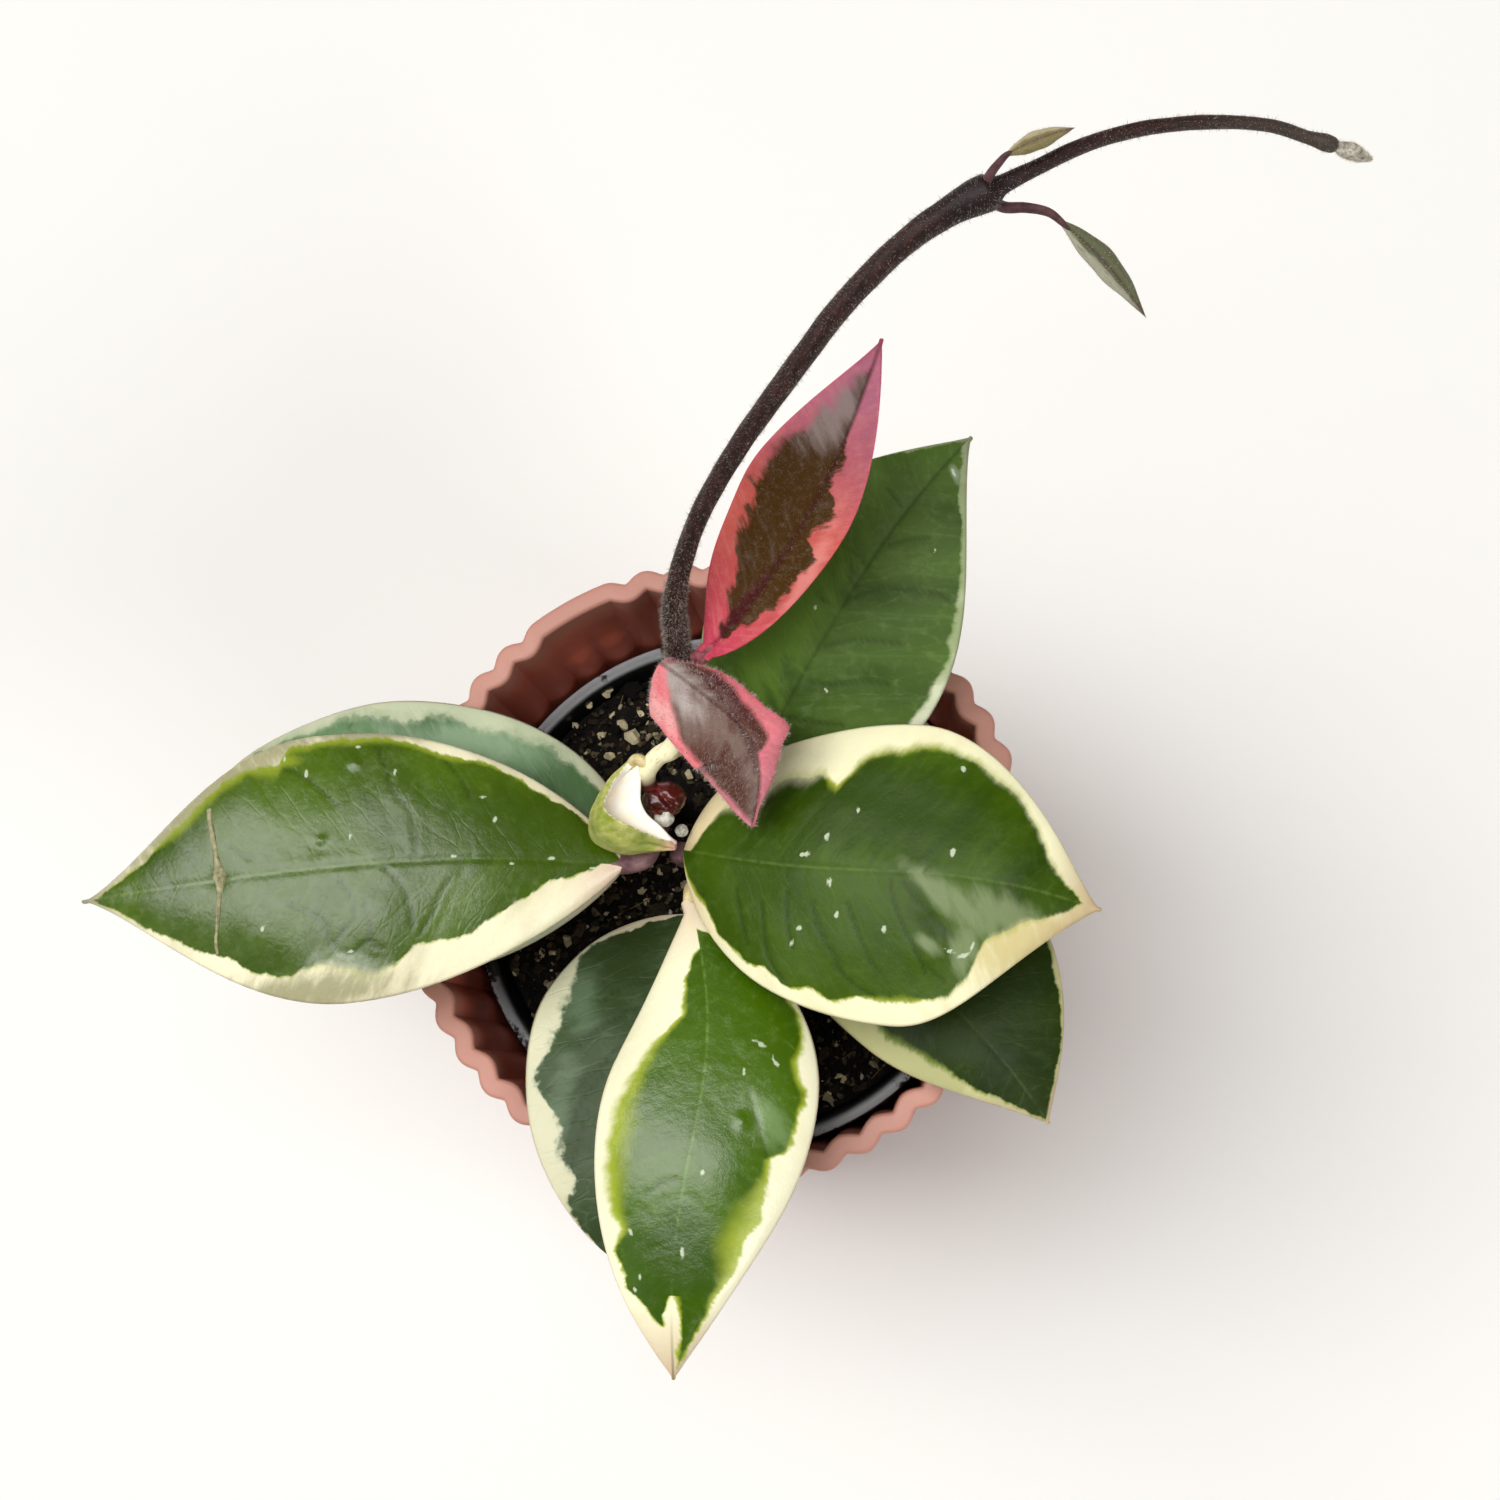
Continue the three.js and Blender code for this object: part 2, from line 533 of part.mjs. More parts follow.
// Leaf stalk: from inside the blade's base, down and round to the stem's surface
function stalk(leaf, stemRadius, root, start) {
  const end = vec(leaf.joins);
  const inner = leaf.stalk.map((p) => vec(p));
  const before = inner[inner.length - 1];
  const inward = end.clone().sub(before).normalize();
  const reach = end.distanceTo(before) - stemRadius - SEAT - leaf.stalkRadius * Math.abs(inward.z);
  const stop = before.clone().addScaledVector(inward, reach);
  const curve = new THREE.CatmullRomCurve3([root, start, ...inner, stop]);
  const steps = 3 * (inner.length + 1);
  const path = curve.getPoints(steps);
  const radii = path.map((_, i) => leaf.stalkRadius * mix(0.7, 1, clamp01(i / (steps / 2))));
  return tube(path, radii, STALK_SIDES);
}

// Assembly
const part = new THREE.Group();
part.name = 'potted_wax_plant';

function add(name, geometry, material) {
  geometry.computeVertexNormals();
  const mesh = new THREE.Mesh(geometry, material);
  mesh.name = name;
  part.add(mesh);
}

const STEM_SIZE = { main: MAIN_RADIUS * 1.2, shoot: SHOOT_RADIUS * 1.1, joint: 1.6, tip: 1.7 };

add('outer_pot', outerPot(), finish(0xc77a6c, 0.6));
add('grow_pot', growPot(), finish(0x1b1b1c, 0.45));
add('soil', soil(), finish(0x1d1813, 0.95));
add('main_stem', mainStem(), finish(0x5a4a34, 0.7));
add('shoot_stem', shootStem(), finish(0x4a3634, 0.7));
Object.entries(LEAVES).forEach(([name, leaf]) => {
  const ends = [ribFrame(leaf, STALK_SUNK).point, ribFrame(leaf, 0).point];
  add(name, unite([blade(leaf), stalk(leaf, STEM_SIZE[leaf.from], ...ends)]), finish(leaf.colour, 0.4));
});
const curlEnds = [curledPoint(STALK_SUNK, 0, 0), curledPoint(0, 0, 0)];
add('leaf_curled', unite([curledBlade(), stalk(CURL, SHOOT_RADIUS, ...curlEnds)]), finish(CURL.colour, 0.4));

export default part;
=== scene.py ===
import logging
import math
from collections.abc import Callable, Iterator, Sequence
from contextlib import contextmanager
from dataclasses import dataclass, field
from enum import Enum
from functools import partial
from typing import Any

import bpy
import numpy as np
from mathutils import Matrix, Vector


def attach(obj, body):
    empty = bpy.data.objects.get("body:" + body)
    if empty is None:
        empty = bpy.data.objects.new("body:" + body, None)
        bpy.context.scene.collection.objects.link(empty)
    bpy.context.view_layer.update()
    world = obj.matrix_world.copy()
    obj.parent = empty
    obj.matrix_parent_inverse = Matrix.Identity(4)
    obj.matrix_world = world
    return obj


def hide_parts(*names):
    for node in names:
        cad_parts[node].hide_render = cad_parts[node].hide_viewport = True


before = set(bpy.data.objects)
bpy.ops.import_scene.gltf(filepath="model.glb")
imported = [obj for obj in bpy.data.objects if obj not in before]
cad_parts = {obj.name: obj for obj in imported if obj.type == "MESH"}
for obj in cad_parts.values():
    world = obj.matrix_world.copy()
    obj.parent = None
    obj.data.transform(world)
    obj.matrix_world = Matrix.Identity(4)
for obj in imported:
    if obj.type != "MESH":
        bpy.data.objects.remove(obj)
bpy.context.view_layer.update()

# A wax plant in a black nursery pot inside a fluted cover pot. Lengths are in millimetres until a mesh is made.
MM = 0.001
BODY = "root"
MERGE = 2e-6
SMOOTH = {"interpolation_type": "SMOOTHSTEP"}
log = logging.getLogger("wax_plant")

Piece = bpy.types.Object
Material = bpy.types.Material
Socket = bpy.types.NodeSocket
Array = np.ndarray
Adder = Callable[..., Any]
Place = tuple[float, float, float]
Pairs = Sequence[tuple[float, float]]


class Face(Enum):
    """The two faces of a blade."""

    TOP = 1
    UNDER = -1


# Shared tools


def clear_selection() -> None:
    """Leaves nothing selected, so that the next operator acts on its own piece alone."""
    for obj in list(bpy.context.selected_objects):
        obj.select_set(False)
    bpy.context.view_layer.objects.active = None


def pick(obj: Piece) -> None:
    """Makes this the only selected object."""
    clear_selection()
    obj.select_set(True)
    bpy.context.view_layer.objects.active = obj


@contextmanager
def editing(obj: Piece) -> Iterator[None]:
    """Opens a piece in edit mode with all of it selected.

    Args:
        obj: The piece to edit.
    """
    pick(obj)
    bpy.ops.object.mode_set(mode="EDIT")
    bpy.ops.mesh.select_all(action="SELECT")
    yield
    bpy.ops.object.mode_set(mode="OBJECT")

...

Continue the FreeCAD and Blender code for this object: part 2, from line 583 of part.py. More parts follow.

*Given task:*
Going down the listing above, begin printing at the line with "Continue the three.js" and finish with the line with "part.name = 'potted_wax_plant';", exactly as they appear.

*Result of the task:*
Continue the three.js and Blender code for this object: part 2, from line 533 of part.mjs. More parts follow.
// Leaf stalk: from inside the blade's base, down and round to the stem's surface
function stalk(leaf, stemRadius, root, start) {
  const end = vec(leaf.joins);
  const inner = leaf.stalk.map((p) => vec(p));
  const before = inner[inner.length - 1];
  const inward = end.clone().sub(before).normalize();
  const reach = end.distanceTo(before) - stemRadius - SEAT - leaf.stalkRadius * Math.abs(inward.z);
  const stop = before.clone().addScaledVector(inward, reach);
  const curve = new THREE.CatmullRomCurve3([root, start, ...inner, stop]);
  const steps = 3 * (inner.length + 1);
  const path = curve.getPoints(steps);
  const radii = path.map((_, i) => leaf.stalkRadius * mix(0.7, 1, clamp01(i / (steps / 2))));
  return tube(path, radii, STALK_SIDES);
}

// Assembly
const part = new THREE.Group();
part.name = 'potted_wax_plant';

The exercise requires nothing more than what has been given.